It might sound unusual for a car manufacturer to build a phone, especially considering the fierce competition in the mobile industry, but Polestar's purpose is not to compete against the iPhone. The company wants to create a phone that seamlessly integrates into the vehicle, allowing users to instantly switch from the mobile screen to the infotainment display.
The device is a mysterious project right now, but here's everything we know.
Built in collaboration with Meizu
If Meizu sounds familiar, it's because the company has been around for 20 years, producing mid-range smartphones aimed at the Chinese market. It originally sold Windows CE phones but then made the switch to Android. Eventually, it developed a custom OS version based on Android called Flyme OS.
Meizu is also known in the tech world as the first company that launched a Linux phone. In 2015, it launched the MX4 Ubuntu Edition, a smartphone running Ubuntu Touch created as part of a partnership with Ubuntu developer Canonical.
The collaboration between Meizu and Polestar is not surprising. Meizu's majority stakeholder is Geely, the same company that owns Volvo, Polestar's parent company.
A premium smartphone
The phone's pricing is still unknown, but Ingenlath emphasized the device won't compete against the iPhone.
Apple controls 15.3 percent of the smartphone market in China, according to IDC data for the second quarter of this year. OPPO is the leader with 17.7 percent, followed by Vivo and Honor.
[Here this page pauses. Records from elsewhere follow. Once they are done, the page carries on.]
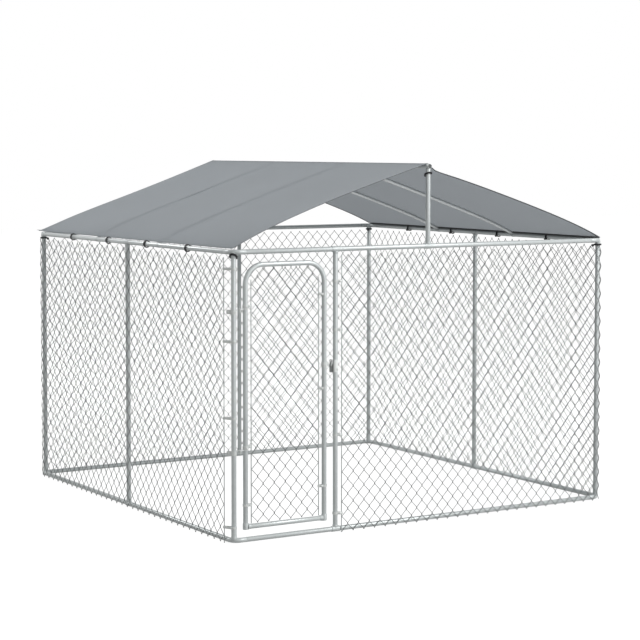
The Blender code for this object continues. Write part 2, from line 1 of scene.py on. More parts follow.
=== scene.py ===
"""Looks of a walk-in pet kennel: galvanised tube, woven chain link and a stretched canvas canopy.

Lengths are in metres. +Z is up, +X runs to the right along the front and +Y to the back.
"""
import json
import math

import bmesh
import bpy
import numpy as np
from mathutils import Matrix, Vector, noise


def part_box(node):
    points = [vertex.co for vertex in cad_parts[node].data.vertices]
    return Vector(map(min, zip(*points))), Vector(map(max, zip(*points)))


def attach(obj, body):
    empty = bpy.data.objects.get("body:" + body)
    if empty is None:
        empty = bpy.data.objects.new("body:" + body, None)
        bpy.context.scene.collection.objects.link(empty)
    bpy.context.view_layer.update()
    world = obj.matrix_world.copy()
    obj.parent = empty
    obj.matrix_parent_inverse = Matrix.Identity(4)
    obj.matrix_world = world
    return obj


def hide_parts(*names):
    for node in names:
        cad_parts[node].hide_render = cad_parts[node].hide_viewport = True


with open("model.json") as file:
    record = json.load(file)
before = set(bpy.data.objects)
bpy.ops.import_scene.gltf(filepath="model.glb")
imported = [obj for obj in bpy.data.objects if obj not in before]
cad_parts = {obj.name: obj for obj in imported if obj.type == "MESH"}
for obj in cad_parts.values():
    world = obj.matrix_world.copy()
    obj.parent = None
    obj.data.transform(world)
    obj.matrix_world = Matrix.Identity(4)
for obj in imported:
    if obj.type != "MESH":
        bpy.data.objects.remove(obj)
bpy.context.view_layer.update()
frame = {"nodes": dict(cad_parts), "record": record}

RIGHTWARD = Vector((1, 0, 0))
BACKWARD = Vector((0, 1, 0))
FRONTWARD = Vector((0, -1, 0))
UP = Vector((0, 0, 1))

# Tubes and their fittings

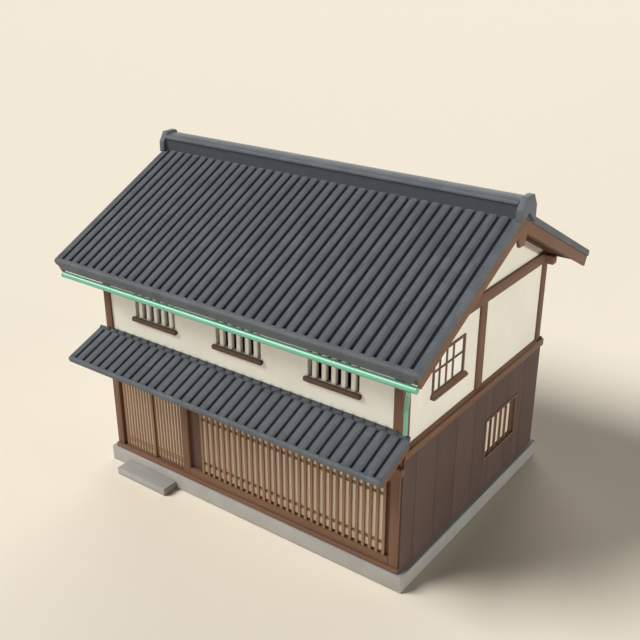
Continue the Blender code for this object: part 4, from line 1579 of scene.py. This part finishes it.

Apple dominated the Chinese market in 2022, with the iPhone 13 becoming the best-selling model in the country. One in three iPhones sold in China last year was an iPhone 13, Counterpoint Research data revealed.
Polestar doesn't want its smartphone to be positioned as an iPhone alternative but as an extension of its car. The company will specifically target a niche – it wants Polestar 4 buyers to get the smartphone, so it's not aiming to gain market share in the mobile market. Its target is to create a seamless integration between its cars and the smartphone, so getting the Polestar phone without owning one of the brand's EVs won't make much sense.
Phone to run Flyme OS, car to run Flyme Auto
Meizu's Flyme Auto debuted earlier this year as a car operating system offering advanced functionality (you can find my detailed look at the operating system here), including smartphone integration. Flyme Auto was developed with this seamless transition from phone to car in mind, proving Polestar's plan to launch a phone in partnership with Meizu is not new.
The mobile device will run Flyme OS, the same operating system that powers Meizu's smartphones. It will not offer Google services out of the box, though getting them on the device will still be possible using alternative methods.
One of the main features will be the remote control of the Polestar 4. Carmakers offer such capabilities on iPhone and Android with dedicated companion apps, but the Polestar phone will pack options to turn on the car, adjust the air conditioning, or unlock the doors of the car natively. The system will come pre-loaded with the phone, allowing for easy pairing between Meizu and Polestar devices and vehicles.
Polestar's CEO specifically praised the seamless integration with the car, so I expect apps to mirror to the vehicle's infotainment screen similarly to Android Auto and CarPlay. App mirroring is an essential Flyme Auto feature, but with the Polestar 4, the carmaker aims to instantly transition an app or phone call from the mobile device to the vehicle. The apps running on the mobile device will switch to the car when you get behind the wheel, letting you pick up from where you left off on the phone.
Polestar did not reveal the exact timing when the smartphone could launch, but with the Polestar 4 scheduled to debut later this year, it's a matter of months until the mobile device sees daylight. Pricing is unknown, but considering the premium tag, I expect it to carry a $1,000 price tag in China.